Karsten and Julie have been working on their drawing machine for about ten minutes. Their impression is that it's weaker than the other drawing machines they see around them. They try re-positioning the motor and drive-wheel in different ways, but it remains sluggish until they move the wheel to a perpendicular position, parallel to the solar panel. With the wheel acting as a base around which the machine rotates, and a soft brush pen in place of a stiff marker, it begins drawing big orange circles.

They mention the weakness of their machine to one of the facilitators, and he gives them a spare device held in reserve as a replacement. Instead of discarding their original machine, they begin attaching the two machines together to make one large drawing machine. Peter, their catalyst, starts filming, and asks how this idea came about.

Karsten: "The idea was that we first had a weak drawing [machine], and then we got a stronger one. And then we liked the weaker one better. So now we wanted to see if maybe they are just better together."

A little later, a catalyst from a different group comes by to offer them the idea of naming one's machine.

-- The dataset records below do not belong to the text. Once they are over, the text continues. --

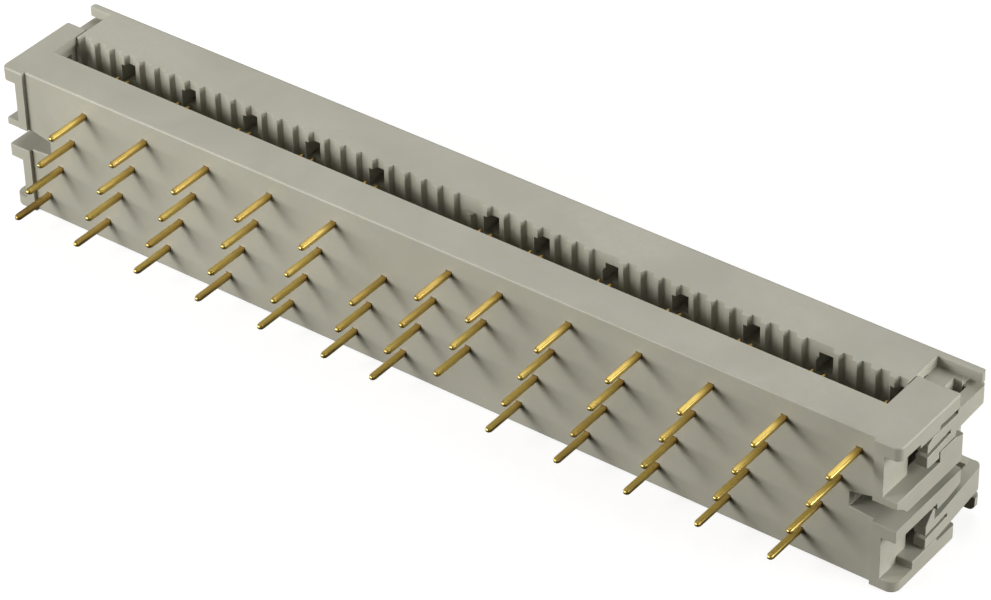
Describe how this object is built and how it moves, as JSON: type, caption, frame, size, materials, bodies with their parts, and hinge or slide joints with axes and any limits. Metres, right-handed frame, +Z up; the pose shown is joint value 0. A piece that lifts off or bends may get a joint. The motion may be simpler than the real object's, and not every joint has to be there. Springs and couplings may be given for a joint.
{
  "type": "pcb connector",
  "caption": "Long low ribbon-cable to circuit-board connector: moulded carrier with staggered rows of gold solder pins and a grooved clamp-on cover held open by end latches.",
  "frame": {"origin": "under the middle of the bounding box, on the surface the connector lies on", "axes": "+X along the connector, -Y the way the solder pins point, +Z up out of the cable slot"},
  "size_m": [0.068, 0.0122, 0.0107],
  "materials": {
    "housing": "satin moulded, warm grey",
    "cover": "satin moulded, warm grey",
    "contact_gold": "gold plated"
  },
  "bodies": {
    "carrier": {"contact_carrier": "housing", "contact_01": "contact_gold", "contact_02": "contact_gold", "contact_03": "contact_gold", "contact_04": "contact_gold", "contact_05": "contact_gold", "contact_06": "contact_gold", "contact_07": "contact_gold", "contact_08": "contact_gold", "contact_09": "contact_gold", "contact_10": "contact_gold", "contact_11": "contact_gold", "contact_12": "contact_gold", "contact_13": "contact_gold", "contact_14": "contact_gold", "contact_15": "contact_gold", "contact_16": "contact_gold", "contact_17": "contact_gold", "contact_18": "contact_gold", "contact_19": "contact_gold", "contact_20": "contact_gold", "contact_21": "contact_gold", "contact_22": "contact_gold", "contact_23": "contact_gold", "contact_24": "contact_gold", "contact_25": "contact_gold", "contact_26": "contact_gold", "contact_27": "contact_gold", "contact_28": "contact_gold", "contact_29": "contact_gold", "contact_30": "contact_gold", "contact_31": "contact_gold", "contact_32": "contact_gold", "contact_33": "contact_gold", "contact_34": "contact_gold", "contact_35": "contact_gold", "contact_36": "contact_gold", "contact_37": "contact_gold", "contact_38": "contact_gold", "contact_39": "contact_gold", "contact_40": "contact_gold", "contact_41": "contact_gold", "contact_42": "contact_gold", "contact_43": "contact_gold", "contact_44": "contact_gold", "contact_45": "contact_gold", "contact_46": "contact_gold", "contact_47": "contact_gold", "contact_48": "contact_gold", "contact_49": "contact_gold", "contact_50": "contact_gold"},
    "cover": {"cover": "cover"}
  },
  "joints": [
    {"name": "cover_press", "type": "slide", "parent": "carrier", "child": "cover", "axis": [0, -1, 0], "range_m": [0, 0.0017]}
  ]
}
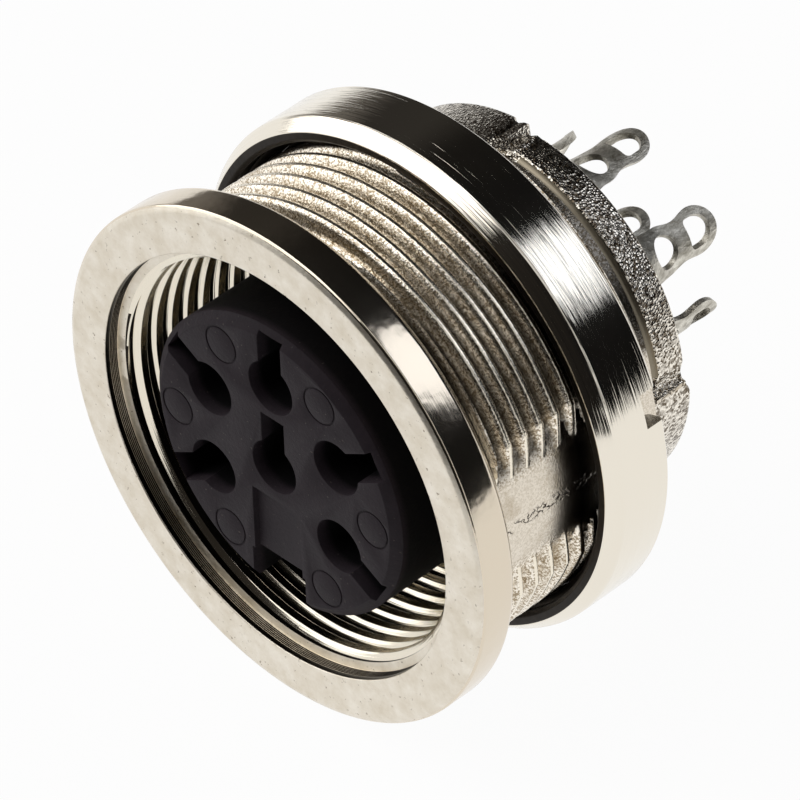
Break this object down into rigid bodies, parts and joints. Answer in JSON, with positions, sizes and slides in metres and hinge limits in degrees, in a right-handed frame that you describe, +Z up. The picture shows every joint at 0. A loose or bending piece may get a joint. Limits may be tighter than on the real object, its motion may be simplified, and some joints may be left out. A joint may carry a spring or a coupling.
{
  "type": "din connector",
  "caption": "Round panel-mount socket with a threaded metal shell, a ring nut, a moulded contact insert and solder tags at the rear.",
  "frame": {"origin": "on the connector's axis, in the plane of the flange's rear face that seats on the panel", "axes": "+Y along the axis to the rear, towards the solder tags; +Z up, with the plug's key at -Z"},
  "size_m": [0.02, 0.0182, 0.02],
  "materials": {
    "nickel_casting": "nickel plated die casting, grainy in the thread and polished on the flange",
    "nickel_turned": "turned and nickel plated, brushed round the axis",
    "black_moulding": "fine matte moulding",
    "grey_moulding": "matte moulding",
    "tinned_strip": "dull tinned strip"
  },
  "bodies": {
    "socket": {"housing": "nickel_casting", "contact_carrier": "black_moulding", "rear_insulator": "grey_moulding", "contact_top": "tinned_strip", "contact_upper_right": "tinned_strip", "contact_lower_right": "tinned_strip", "contact_upper_left": "tinned_strip", "contact_lower_left": "tinned_strip", "contact_centre": "tinned_strip"},
    "nut": {"ring_nut": "nickel_turned"}
  },
  "joints": [
    {"name": "nut_travel", "type": "slide", "parent": "socket", "child": "nut", "axis": [0, 1, 0], "range_m": [-0.0045, 0.0035]}
  ]
}
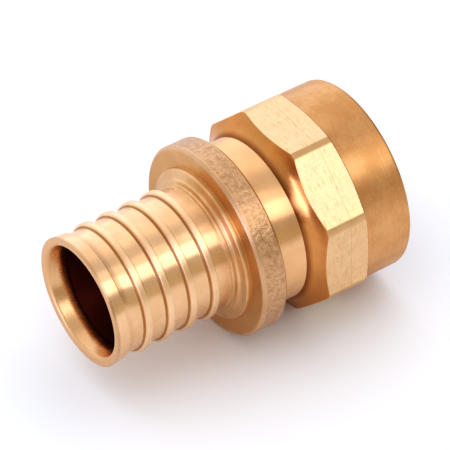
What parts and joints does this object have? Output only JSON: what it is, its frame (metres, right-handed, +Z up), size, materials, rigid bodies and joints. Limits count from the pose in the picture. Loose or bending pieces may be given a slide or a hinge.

He explains how his pair of tinkerers named their machine "Bonkers," because they liked to make it "freak out" and "go bonkers" by reflecting extra sunlight onto it with mirrors. Peter, their catalyst, asks for their reaction to the idea of naming, and to the name "Bonkers."

Karsten: "I thought it was the opposite of our relationship because we've been very caring... Making it freak out is the furthest away from my mindset right now..."

Peter: "So you are susceptible to the idea of naming, but your relationship is different? More about maybe caring or nurturing?"

Julie: "We are definitely not that inspired by 'Bonkers,'...we wouldn't choose that."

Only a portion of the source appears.